On April 17 the House passed the bill on 3rd and final reading; it has been assigned to the Transportation Committee in the Senate.

HB 13-1284: Allowing Debtors Without Driver’s Licenses to be Identified via State-Issued ID Cards for UCC Purposes

On March 27, 2013, Rep. Bob Gardner and Sen. Ellen Roberts introduced HB 13-1284 – Concerning Documents that can be Filed Regarding Security Interests under the “Uniform Commercial Code.” This summary is published here courtesy of the Colorado Bar Association’s e-Legislative Report.

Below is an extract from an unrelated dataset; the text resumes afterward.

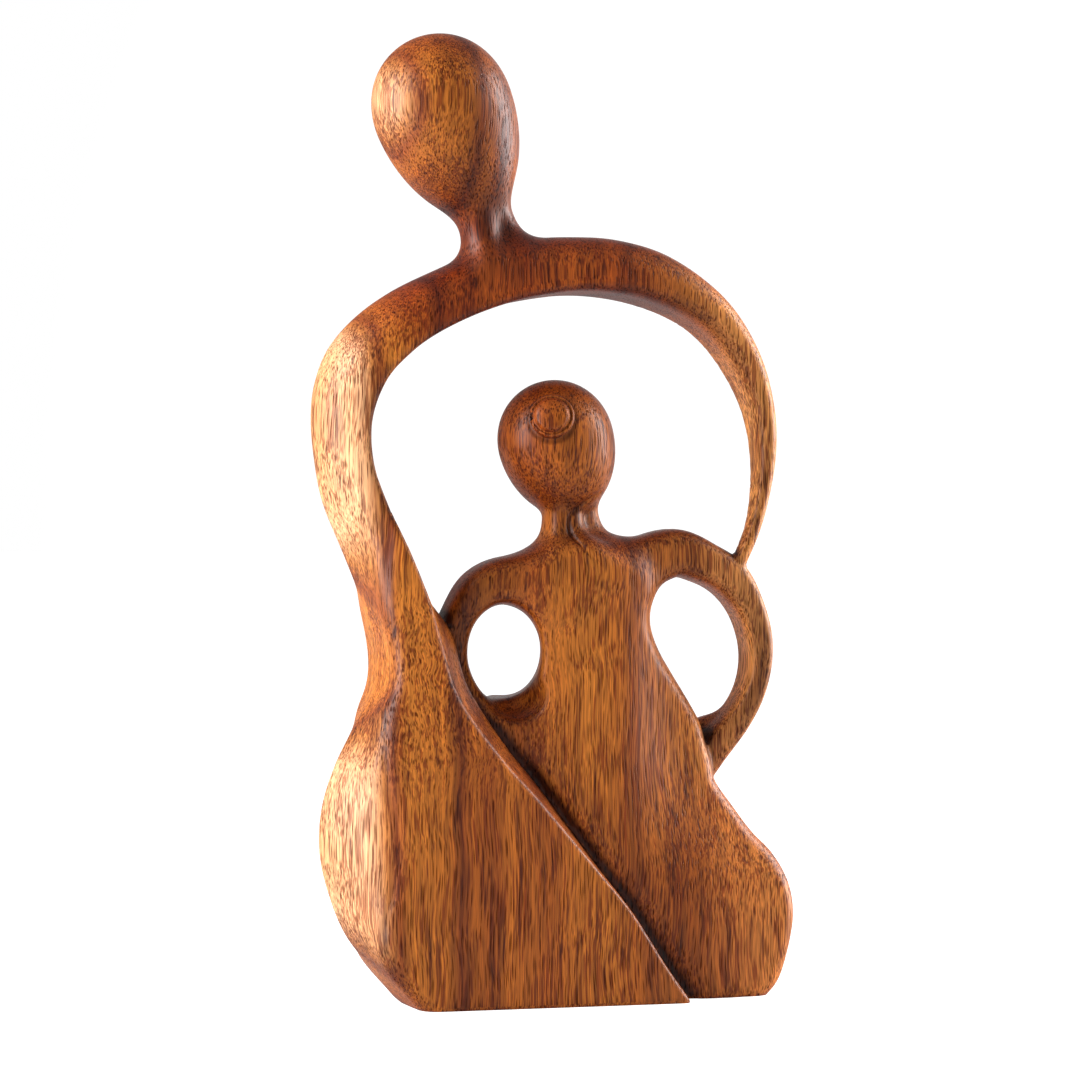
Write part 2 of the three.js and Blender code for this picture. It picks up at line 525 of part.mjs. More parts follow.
// Takes out the corners that change the form least, until so many triangles are left
function thinOut({ corners, triangles }, wanted) {
  const count = corners.length / 3;
  const point = (v) => corners.slice(v * 3, v * 3 + 3);
  const faces = [];
  const facesOf = Array.from({ length: count }, () => new Set());
  const sums = new Float64Array(count * 10);
  const version = new Int32Array(count);
  const normalOf = (p, q, r) => {
    const [ax, ay, az] = [q[0] - p[0], q[1] - p[1], q[2] - p[2]];
    const [bx, by, bz] = [r[0] - p[0], r[1] - p[1], r[2] - p[2]];
    return [ay * bz - az * by, az * bx - ax * bz, ax * by - ay * bx];
  };
  for (let at = 0; at < triangles.length; at += 3) {
    const face = triangles.slice(at, at + 3);
    const [p, q, r] = face.map(point);
    const normal = normalOf(p, q, r);
    const doubleArea = Math.hypot(...normal);
    const unit = normal.map((n) => n / (doubleArea || 1));
    const d = -(unit[0] * p[0] + unit[1] * p[1] + unit[2] * p[2]);
    for (const v of face) {
      facesOf[v].add(faces.length);
      addPlane(sums, v, unit, d, doubleArea / 2);
    }
    faces.push(face);
  }
  const neighbours = (v) => {
    const found = new Set();
    for (const f of facesOf[v]) {
      faces[f].forEach((w) => found.add(w));
    }
    found.delete(v);
    return found;
  };
  const heap = new Heap();
  const offer = (v, w) => {
    const sum = Array.from({ length: 10 }, (_, i) => sums[v * 10 + i] + sums[w * 10 + i]);
    const [p, q] = [point(v), point(w)];
    const middle = p.map((n, i) => (n + q[i]) / 2);
    const length = Math.hypot(p[0] - q[0], p[1] - q[1], p[2] - q[2]);
    const best = bestPoint(sum);
    const near = best && Math.hypot(...best.map((n, i) => n - middle[i])) < 2 * length;
    const place = near ? best : middle;
    const cost = Math.max(planeError(sum, place), 0) + 1e-5 * length ** 4;
    heap.push([cost, v, w, version[v], version[w], place, sum]);
  };
  const turnsOver = (v, other, place) => {
    for (const f of facesOf[v]) {
      if (!faces[f].includes(other)) {
        const before = faces[f].map(point);
        const after = faces[f].map((w) => (w === v ? place : point(w)));
        const [n, m] = [normalOf(...before), normalOf(...after)];
        const dot = n[0] * m[0] + n[1] * m[1] + n[2] * m[2];
        const size = Math.hypot(...m);
        const longest = Math.max(...after.map((p, i) => {
          const q = after[(i + 1) % 3];
          return Math.hypot(p[0] - q[0], p[1] - q[1], p[2] - q[2]);
        }));
        if (dot < 0.25 * Math.hypot(...n) * size || size < 0.06 * longest * longest) {
          return true;
        }
      }
    }
    return false;
  };
  const mayMerge = (v, w, place) => {
    const shared = [...neighbours(v)].filter((n) => neighbours(w).has(n));
    return shared.length === 2 && !turnsOver(v, w, place) && !turnsOver(w, v, place);
  };
  const merge = (v, w, place, sum) => {
    let gone = 0;
    place.forEach((n, i) => {
      corners[v * 3 + i] = n;
    });
    sum.forEach((n, i) => {
      sums[v * 10 + i] = n;
    });
    for (const f of facesOf[w]) {
      if (faces[f].includes(v)) {
        faces[f].filter((n) => n !== w).forEach((n) => facesOf[n].delete(f));
        faces[f] = null;
        gone += 1;
      } else {
        faces[f] = faces[f].map((n) => (n === w ? v : n));
        facesOf[v].add(f);
      }
    }
    facesOf[w].clear();
    version[w] = -1;
    version[v] += 1;
    return gone;
  };
  for (let v = 0; v < count; v += 1) {
    for (const w of neighbours(v)) {
      if (v < w) {
        offer(v, w);
      }
    }
  }
  let left = faces.length;
  while (left > wanted && heap.items.length > 0) {
    const [, v, w, versionV, versionW, place, sum] = heap.pop();
    if (versionV === version[v] && versionW === version[w] && mayMerge(v, w, place)) {
      left -= merge(v, w, place, sum);
      for (const n of neighbours(v)) {
        offer(v, n);
      }
    }
  }
  return { corners, triangles: faces.filter(Boolean).flat() };
}

function makeGeometry({ corners, triangles }) {
  const geometry = new THREE.BufferGeometry();
  geometry.setAttribute("position", new THREE.Float32BufferAttribute(corners, 3));
  geometry.setIndex(triangles);
  return geometry;
}

function makeSolid(wasm, geometry) {
  geometry.deleteAttribute("normal");
  geometry.deleteAttribute("uv");
  const merged = mergeVertices(geometry);
  return new wasm.Manifold(new wasm.Mesh({
    numProp: 3,
    vertProperties: new Float32Array(merged.attributes.position.array),
    triVerts: new Uint32Array(merged.index.array),
  }));
}

// The carving stands on a flat sawn underside
function sawUnderside(wasm, carving) {
  const ground = new THREE.BoxGeometry(GROUND.width, GROUND.depth, GROUND.height);
  ground.translate(0, 0, -GROUND.height / 2);
  const sawn = makeSolid(wasm, carving).subtract(makeSolid(wasm, ground)).getMesh();
  const geometry = new THREE.BufferGeometry();
  geometry.setAttribute("position", new THREE.BufferAttribute(sawn.vertProperties, 3));
  geometry.setIndex(new THREE.BufferAttribute(sawn.triVerts, 1));
  return geometry;
}

// The origin is on the ground, under the middle of the carving's box
function placeOnOrigin(geometry) {
  geometry.computeBoundingBox();
  const { min, max } = geometry.boundingBox;
  geometry.translate(-(min.x + max.x) / 2, -(min.y + max.y) / 2, -min.z);
  geometry.computeVertexNormals();
  return geometry;
}

const wasm = await Module();
wasm.setup();

const grid = sampleGrid([-75, -28.5, -4.5], [85.5, 27, 301.5], PITCH);
fillPinches(grid);
const rough = makeGeometry(thinOut(drawSurface(grid), TRIANGLES));
const wood = new THREE.MeshStandardMaterial({
  color: WOOD_COLOUR, roughness: WOOD_ROUGHNESS, metalness: 0,
});
const carving = new THREE.Mesh(placeOnOrigin(sawUnderside(wasm, rough)), wood);
carving.name = "father_and_child_carving";

const sculpture = new THREE.Group();
sculpture.add(carving);

export default sculpture;
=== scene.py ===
# %% [markdown]
# # Father and child, carved from one block of wood
#
# The object is a 30 cm statuette, sawn and carved from a single plank of a tropical hardwood. The
# father's robe and long arm make a frame, and the child stands inside it with hands on hips. Both
# heads are plain smooth eggs. The wood is sanded fine and waxed.
#
# A carver starts from outlines sawn through the plank and then rounds each form over. The script
# works in the same order. Outlines drawn in front view are given a thickness and rounded edges,
# the forms are joined, and one closed skin is drawn over the whole. The wood itself is a solid
# pattern in the block, so the grain runs through every form as it does in real timber.

# %% The frame that the carving has to fit
import math

import bmesh
import bpy
import numpy as np
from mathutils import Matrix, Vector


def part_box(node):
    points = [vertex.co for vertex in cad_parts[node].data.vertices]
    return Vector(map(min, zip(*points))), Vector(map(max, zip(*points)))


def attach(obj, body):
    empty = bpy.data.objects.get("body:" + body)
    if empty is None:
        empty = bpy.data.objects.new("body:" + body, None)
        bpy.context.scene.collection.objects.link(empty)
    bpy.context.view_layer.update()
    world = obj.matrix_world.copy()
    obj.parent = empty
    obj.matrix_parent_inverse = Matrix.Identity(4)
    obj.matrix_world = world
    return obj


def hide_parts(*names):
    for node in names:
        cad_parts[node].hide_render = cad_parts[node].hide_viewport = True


NODE = "father_and_child_carving"

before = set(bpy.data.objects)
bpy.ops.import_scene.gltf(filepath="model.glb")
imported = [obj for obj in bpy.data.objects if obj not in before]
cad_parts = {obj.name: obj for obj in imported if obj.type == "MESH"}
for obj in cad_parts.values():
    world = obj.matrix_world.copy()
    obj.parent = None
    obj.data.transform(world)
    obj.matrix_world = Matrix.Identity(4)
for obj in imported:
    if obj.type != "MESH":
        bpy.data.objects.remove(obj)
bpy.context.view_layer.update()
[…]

CBA sponsored legislation by the Business Law Section

Article 9 of the “Uniform Commercial Code” regulates the creation of security interests. Revisions adopted in H.B. 12-1262 specify that the form of the debtor’s name that should be entered when filing a financing statement is the name that appears on the debtor’s driver’s license. The bill specifies that if the debtor does not have a driver’s license, the form of the debtor’s name to enter on a financing statement is the name that appears on the debtor’s identification card.

Colorado has adopted nonuniform provisions that regulate who can file an information statement about a security interest and the effect of such a filing. H.B. 12-1262 rendered these provisions obsolete, but they were not repealed in that bill. The bill repeals these provisions.

On April 18 the bill passed 3rd and final reading in the House and is scheduled for Senate Judiciary Committee review on Monday, April 29 at 1:30 p.m.